Argument: a request object with elements:

  • project and authenticator: as above
  • job_id: specifies a job.

Result: a 2-element array. The first element is a job descriptor object with the following fields:

  • instances: an array of job instance descriptors, each containing:
    • name: the instance's name
    • id: the ID of the corresponding result record
    • state: a string describing the instance's state (unsent, in progress, complete, etc.)
    • outfile: if the instance is over, a list of output file descriptors, each containing
      • size: file size in bytes

boinc_abort_batch()

Argument: a request object with elements

  • project and authenticator: as above,
  • batch_id: specifies a batch.

Result: an error message, null if successful

boinc_retire_batch()

Delete server storage (files, DB records) associated with a batch.

Argument: a request object with elements

  • project and authenticator: as above,
  • batch_id: specifies a batch.

Result: an error message, null if successful

C++ interface

A C++ interface to the following functions is available in lib/remote_submit.cpp. Include lib/remote_submit.h.

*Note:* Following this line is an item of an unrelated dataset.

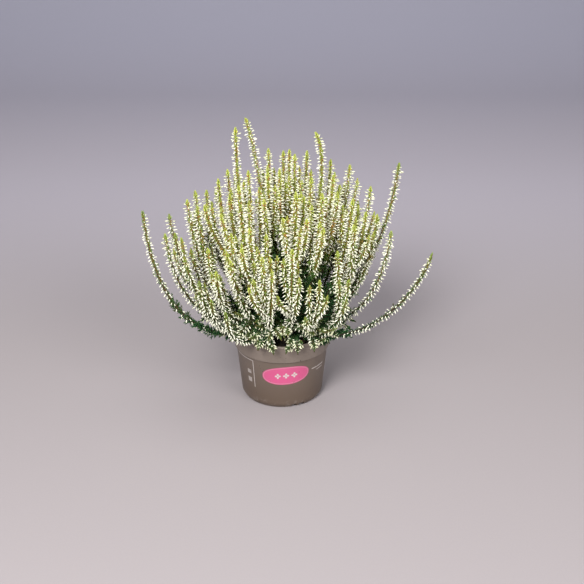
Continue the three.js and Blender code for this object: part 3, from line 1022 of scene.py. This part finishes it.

All functions return zero on success, else an error code as defined in lib/error_numbers.h

create_batch()

Create a batch - a set of jobs, initially empty.

int create_batch(
    const char* project_url,
    const char* authenticator,
    const char* batch_name,
    const char* app_name,
    double expire_time,
    int &batch_id,
    string& error_msg
);
project_url
the project URL
authenticator
the authenticator of the submitting user
batch_name
a name for the batch. Must be unique over all batches.
app_name
the name of an application on the BOINC server
expire_time
if nonzero, the Unix time when the batch should be aborted and removed from the server, whether or not it's completed.
batch_id
(out) the batch's database ID
error_msg
(out) an error message if the operation failed

submit_jobs()

Submit a set of jobs; place them in an existing batch, and make them runnable.

int submit_jobs(
    const char* project_url,
    const char* authenticator,
    char app_name[256],
    int batch_id,
    vector<JOB> jobs,
    string& error_msg
);

struct JOB {
    char job_name[256];
    string cmdline_args;
    vector<INFILE> infiles;
};

struct INFILE {
    char physical_name[256]; 
};
batch_id
ID of a previously created batch

For each job:

job_name
must be unique over all jobs
cmdline_args
command-line arguments
infiles
list of input files

For each input file:

physical_name
BOINC's physical name for the file. The file must already be staged.

query_batches()

Query the status of a set of batches.

extern int query_batches(
    const char* project_url,
    const char* authenticator,
    vector<string> &batch_names,
    QUERY_BATCH_REPLY& reply,
    string& error_msg
);

struct QUERY_BATCH_JOB {
    string job_name;
    string status;		// DONE, ERROR, or IN_PROGRESS
    QUERY_BATCH_JOB(){}
};

struct QUERY_BATCH_REPLY {
    vector<int> batch_sizes;    // how many jobs in each of the queried batches
    vector<QUERY_BATCH_JOB> jobs;   // the jobs, sequentially
};

abort_jobs()

Abort a set of jobs.

extern int abort_jobs(
    const char* project_url,
    const char* authenticator,
    vector<string> &job_names,
    string& error_msg
);

query_completed_job()

Query a completed job.

extern int query_completed_job(
    const char* project_url,
    const char* authenticator,
    const char* job_name,
    COMPLETED_JOB_DESC&,
    string& error_msg
);

struct COMPLETED_JOB_DESC {
    int canonical_resultid;
    int error_mask;
    int error_resultid;
    int exit_status;
    double elapsed_time;
    double cpu_time;
    string stderr_out;
};
canonical_resultid
database ID of the "canonical" instance of the job.
error_mask
a bitmask of error conditions (see db/boinc_db_types.h)
error_resultid
the database ID of a failed instance, if one exists
exit_status
exit status of failed instance
elapsed_time
run time of canonical instance
cpu_time
CPU time of canonical instance
stderr_out
stderr output of canonical or failed instance

retire_batch()

"Retire" a batch. The server is then allowed to delete the batch's input and output files, and its database records.

extern int retire_batch(
    const char* project_url,
    const char* authenticator,
    const char* batch_name,
    string& error_msg
);

set_expire_time()

Change the expiration time of a batch.

extern int set_expire_time(
    const char* project_url,
    const char* authenticator,
    const char* batch_name,
    double expire_time,
    string& error_msg
);

ping_server()

Ping the project's server; return zero if the server is up.

extern int ping_server(
    const char* project_url,
    string& error_msg
);

HTTP/XML interface

At a lower level, the APIs are accessed by sending a POST request, using HTTP or HTTPS, to PROJECT_URL/submit_rpc_handler.php. The inputs and outputs of each function are XML documents. The format of the request and reply XML documents can be inferred from inc/submit.inc and user/submit_rpc_handler.php.

Example web interface

An example of a web interface for job submission and control, based on this API, can be found here: http://boinc.berkeley.edu/trac/browser/trunk/boinc/html/user/submit_example.php

This example is functional and it shows how to use the API. However, you will have to modify it heavily for your particular applications and web site.